# Aim
Write out, word for word, the first line of the data below and every line after it through the one containing "return tool".

(begin)

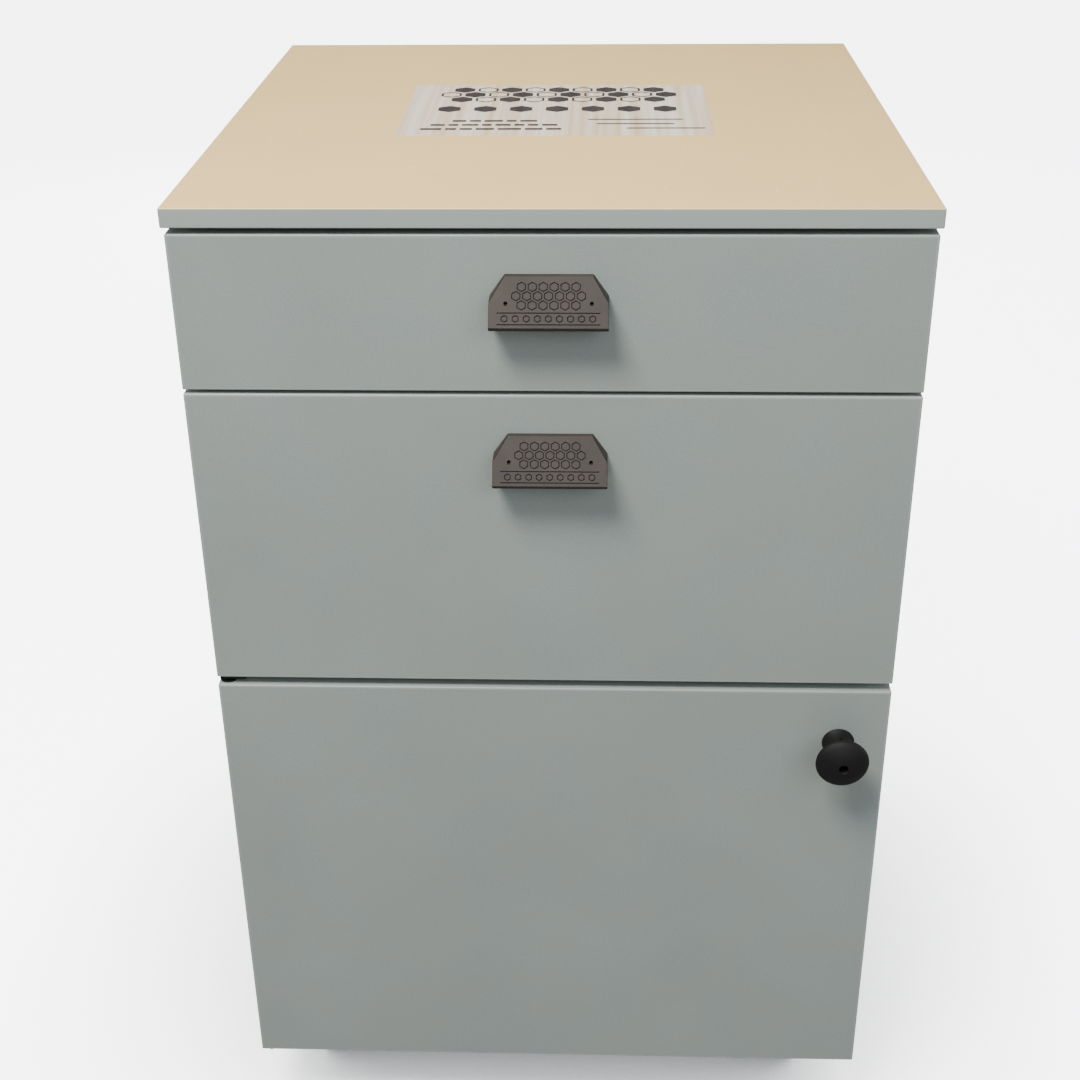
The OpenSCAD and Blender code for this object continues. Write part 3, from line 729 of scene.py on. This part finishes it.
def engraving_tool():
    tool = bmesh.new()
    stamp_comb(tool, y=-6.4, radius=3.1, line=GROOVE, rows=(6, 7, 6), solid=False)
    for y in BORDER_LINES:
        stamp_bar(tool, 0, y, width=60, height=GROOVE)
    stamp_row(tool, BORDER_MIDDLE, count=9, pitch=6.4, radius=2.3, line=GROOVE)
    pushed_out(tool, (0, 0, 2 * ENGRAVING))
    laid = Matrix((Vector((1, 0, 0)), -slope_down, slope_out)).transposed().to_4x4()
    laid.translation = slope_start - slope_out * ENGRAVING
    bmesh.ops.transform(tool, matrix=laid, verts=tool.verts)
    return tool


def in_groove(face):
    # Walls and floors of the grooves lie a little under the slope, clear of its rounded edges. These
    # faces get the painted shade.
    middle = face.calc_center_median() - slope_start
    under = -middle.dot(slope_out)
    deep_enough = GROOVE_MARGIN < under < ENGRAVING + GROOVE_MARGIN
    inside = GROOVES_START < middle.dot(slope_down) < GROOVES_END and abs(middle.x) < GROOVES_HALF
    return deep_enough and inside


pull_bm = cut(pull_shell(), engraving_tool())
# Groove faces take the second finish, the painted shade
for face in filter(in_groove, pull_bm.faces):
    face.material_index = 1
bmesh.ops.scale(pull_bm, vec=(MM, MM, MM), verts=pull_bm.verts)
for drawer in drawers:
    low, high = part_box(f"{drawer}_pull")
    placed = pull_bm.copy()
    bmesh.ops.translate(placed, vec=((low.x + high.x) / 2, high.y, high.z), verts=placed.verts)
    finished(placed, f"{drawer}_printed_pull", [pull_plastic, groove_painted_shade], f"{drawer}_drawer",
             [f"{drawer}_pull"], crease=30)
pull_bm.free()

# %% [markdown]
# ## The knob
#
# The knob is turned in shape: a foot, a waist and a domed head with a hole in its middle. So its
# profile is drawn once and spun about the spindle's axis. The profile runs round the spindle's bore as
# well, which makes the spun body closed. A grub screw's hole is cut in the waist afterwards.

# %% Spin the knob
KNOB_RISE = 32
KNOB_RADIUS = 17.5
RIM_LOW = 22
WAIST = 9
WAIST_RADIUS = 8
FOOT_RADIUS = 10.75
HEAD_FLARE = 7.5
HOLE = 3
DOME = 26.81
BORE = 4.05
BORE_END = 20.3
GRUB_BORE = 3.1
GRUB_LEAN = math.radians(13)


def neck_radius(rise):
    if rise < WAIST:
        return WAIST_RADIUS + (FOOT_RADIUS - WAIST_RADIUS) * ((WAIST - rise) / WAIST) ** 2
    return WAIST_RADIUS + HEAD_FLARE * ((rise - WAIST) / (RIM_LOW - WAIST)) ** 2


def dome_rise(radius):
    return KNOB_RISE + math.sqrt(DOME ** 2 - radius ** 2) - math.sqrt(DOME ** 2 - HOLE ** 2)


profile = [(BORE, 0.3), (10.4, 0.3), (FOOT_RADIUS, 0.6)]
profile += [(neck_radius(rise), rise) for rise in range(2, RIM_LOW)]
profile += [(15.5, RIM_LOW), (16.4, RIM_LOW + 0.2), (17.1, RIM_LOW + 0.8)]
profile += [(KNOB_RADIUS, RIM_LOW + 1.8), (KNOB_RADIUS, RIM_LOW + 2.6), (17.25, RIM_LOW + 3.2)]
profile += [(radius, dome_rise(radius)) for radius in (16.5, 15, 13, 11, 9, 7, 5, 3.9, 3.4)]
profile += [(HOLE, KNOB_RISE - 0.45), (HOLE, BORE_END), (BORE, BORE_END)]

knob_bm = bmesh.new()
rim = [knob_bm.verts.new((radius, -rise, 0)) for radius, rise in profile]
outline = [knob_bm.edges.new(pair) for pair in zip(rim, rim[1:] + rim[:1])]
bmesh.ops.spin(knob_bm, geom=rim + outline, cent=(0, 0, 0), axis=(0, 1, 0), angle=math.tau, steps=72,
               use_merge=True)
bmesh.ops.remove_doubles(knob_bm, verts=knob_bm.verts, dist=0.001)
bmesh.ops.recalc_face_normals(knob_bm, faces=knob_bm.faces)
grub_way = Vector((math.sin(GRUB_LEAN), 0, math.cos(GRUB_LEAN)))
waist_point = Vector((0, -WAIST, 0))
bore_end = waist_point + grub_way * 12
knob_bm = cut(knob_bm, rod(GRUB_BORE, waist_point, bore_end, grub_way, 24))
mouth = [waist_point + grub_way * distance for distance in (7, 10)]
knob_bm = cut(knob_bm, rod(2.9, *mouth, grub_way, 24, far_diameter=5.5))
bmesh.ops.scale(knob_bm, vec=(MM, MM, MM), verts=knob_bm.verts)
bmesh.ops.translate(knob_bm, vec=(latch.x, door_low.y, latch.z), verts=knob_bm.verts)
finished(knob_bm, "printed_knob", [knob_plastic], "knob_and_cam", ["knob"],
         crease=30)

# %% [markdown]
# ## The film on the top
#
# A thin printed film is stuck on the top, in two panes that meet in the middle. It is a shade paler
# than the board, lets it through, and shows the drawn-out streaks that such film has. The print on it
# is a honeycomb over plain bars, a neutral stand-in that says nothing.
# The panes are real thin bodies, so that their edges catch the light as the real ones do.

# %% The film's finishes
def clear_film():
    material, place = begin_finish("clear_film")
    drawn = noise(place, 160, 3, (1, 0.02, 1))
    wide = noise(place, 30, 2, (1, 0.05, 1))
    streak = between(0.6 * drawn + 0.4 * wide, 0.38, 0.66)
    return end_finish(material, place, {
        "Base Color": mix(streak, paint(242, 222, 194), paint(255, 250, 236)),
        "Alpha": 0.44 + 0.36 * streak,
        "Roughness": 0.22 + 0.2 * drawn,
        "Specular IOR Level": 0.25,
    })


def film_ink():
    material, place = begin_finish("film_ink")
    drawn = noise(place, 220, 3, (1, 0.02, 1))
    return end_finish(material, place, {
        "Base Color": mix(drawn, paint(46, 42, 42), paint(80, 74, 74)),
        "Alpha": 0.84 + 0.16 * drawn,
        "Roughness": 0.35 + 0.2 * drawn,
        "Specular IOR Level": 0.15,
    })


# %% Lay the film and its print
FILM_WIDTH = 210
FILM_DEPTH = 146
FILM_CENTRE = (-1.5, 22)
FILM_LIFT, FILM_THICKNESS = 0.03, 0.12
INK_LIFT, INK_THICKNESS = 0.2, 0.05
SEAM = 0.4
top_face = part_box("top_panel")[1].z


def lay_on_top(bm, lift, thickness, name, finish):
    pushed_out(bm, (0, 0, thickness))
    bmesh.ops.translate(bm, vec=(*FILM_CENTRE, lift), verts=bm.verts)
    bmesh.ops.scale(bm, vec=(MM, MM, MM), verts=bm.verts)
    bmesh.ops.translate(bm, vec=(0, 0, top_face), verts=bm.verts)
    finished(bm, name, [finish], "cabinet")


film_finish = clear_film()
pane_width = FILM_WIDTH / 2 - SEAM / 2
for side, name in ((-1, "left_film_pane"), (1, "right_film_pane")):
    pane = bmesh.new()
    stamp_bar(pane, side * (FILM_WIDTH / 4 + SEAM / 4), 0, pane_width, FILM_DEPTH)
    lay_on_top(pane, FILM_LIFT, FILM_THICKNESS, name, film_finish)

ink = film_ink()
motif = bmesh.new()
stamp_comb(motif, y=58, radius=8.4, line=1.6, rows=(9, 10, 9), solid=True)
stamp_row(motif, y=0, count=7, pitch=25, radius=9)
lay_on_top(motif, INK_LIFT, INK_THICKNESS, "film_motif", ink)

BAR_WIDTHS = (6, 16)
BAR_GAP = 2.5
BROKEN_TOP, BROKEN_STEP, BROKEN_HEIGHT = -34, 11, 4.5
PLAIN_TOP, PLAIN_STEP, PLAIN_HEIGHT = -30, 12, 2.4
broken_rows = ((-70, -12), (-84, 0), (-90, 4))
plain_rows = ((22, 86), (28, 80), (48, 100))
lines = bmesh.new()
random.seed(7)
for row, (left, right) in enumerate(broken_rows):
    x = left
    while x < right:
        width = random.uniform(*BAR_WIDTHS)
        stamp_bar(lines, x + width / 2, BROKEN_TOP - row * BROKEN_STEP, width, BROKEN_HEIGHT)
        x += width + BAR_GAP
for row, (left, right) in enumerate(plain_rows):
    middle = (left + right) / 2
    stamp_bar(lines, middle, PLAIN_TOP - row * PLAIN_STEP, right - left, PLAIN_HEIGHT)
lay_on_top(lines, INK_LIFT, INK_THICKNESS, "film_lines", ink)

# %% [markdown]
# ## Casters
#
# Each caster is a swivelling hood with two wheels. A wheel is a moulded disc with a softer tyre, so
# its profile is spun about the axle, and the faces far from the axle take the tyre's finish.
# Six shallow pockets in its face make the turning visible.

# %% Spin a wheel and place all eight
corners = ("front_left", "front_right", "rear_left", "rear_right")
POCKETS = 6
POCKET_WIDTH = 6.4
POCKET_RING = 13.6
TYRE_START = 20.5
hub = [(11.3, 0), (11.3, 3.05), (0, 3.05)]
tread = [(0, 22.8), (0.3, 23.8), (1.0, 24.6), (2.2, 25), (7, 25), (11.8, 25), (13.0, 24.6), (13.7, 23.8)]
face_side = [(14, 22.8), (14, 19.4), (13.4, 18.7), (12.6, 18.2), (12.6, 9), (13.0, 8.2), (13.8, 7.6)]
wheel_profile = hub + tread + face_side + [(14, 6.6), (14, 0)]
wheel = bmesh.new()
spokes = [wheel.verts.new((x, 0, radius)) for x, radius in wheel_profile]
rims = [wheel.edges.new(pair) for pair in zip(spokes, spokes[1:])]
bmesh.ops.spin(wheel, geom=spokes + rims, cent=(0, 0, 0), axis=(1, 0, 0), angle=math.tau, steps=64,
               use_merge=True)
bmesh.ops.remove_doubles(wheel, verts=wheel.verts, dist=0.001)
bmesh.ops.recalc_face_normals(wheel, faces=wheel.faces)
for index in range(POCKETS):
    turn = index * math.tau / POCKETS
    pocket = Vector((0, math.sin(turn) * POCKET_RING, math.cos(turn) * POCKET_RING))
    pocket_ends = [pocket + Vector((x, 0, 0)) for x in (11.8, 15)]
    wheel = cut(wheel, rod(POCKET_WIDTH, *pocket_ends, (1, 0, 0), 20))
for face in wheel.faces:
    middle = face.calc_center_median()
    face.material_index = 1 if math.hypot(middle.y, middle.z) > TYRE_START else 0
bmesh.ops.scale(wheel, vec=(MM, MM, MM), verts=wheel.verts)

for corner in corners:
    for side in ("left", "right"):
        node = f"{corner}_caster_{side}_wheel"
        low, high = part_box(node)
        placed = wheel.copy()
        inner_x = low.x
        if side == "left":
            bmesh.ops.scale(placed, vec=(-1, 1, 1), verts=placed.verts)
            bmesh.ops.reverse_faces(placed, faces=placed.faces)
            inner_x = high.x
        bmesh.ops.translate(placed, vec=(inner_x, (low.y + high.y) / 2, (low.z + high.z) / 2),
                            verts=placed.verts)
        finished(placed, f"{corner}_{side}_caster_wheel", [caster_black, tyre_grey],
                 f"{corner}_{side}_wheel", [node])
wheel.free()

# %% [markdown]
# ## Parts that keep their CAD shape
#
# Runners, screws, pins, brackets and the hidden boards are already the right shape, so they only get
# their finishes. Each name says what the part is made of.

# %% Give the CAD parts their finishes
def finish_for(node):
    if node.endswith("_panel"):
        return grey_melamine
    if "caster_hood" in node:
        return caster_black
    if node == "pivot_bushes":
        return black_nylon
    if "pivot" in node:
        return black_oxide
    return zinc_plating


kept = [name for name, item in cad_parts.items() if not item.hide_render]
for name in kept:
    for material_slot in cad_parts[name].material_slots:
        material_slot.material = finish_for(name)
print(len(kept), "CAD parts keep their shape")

(end)

# Solved problem
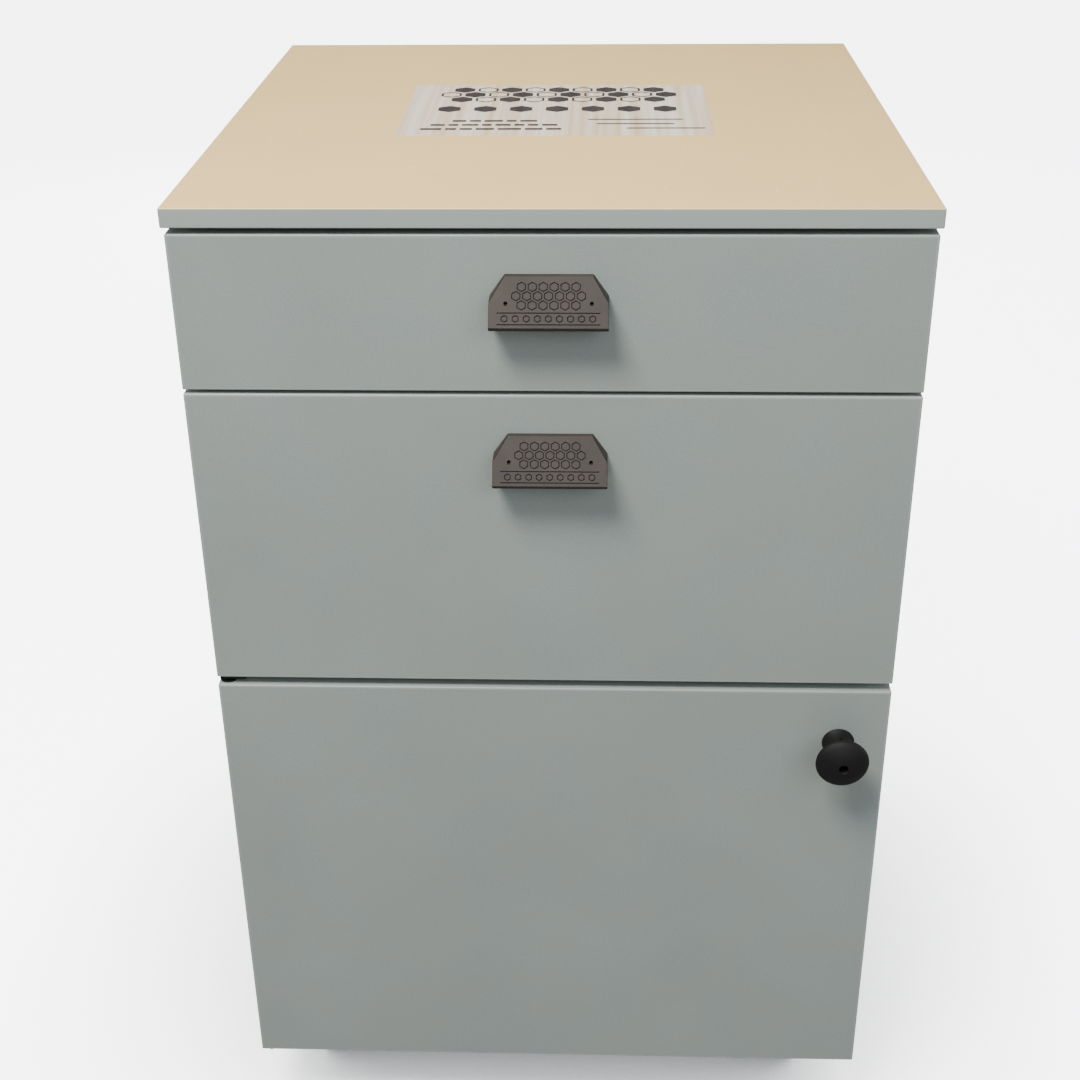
The OpenSCAD and Blender code for this object continues. Write part 3, from line 729 of scene.py on. This part finishes it.
def engraving_tool():
    tool = bmesh.new()
    stamp_comb(tool, y=-6.4, radius=3.1, line=GROOVE, rows=(6, 7, 6), solid=False)
    for y in BORDER_LINES:
        stamp_bar(tool, 0, y, width=60, height=GROOVE)
    stamp_row(tool, BORDER_MIDDLE, count=9, pitch=6.4, radius=2.3, line=GROOVE)
    pushed_out(tool, (0, 0, 2 * ENGRAVING))
    laid = Matrix((Vector((1, 0, 0)), -slope_down, slope_out)).transposed().to_4x4()
    laid.translation = slope_start - slope_out * ENGRAVING
    bmesh.ops.transform(tool, matrix=laid, verts=tool.verts)
    return tool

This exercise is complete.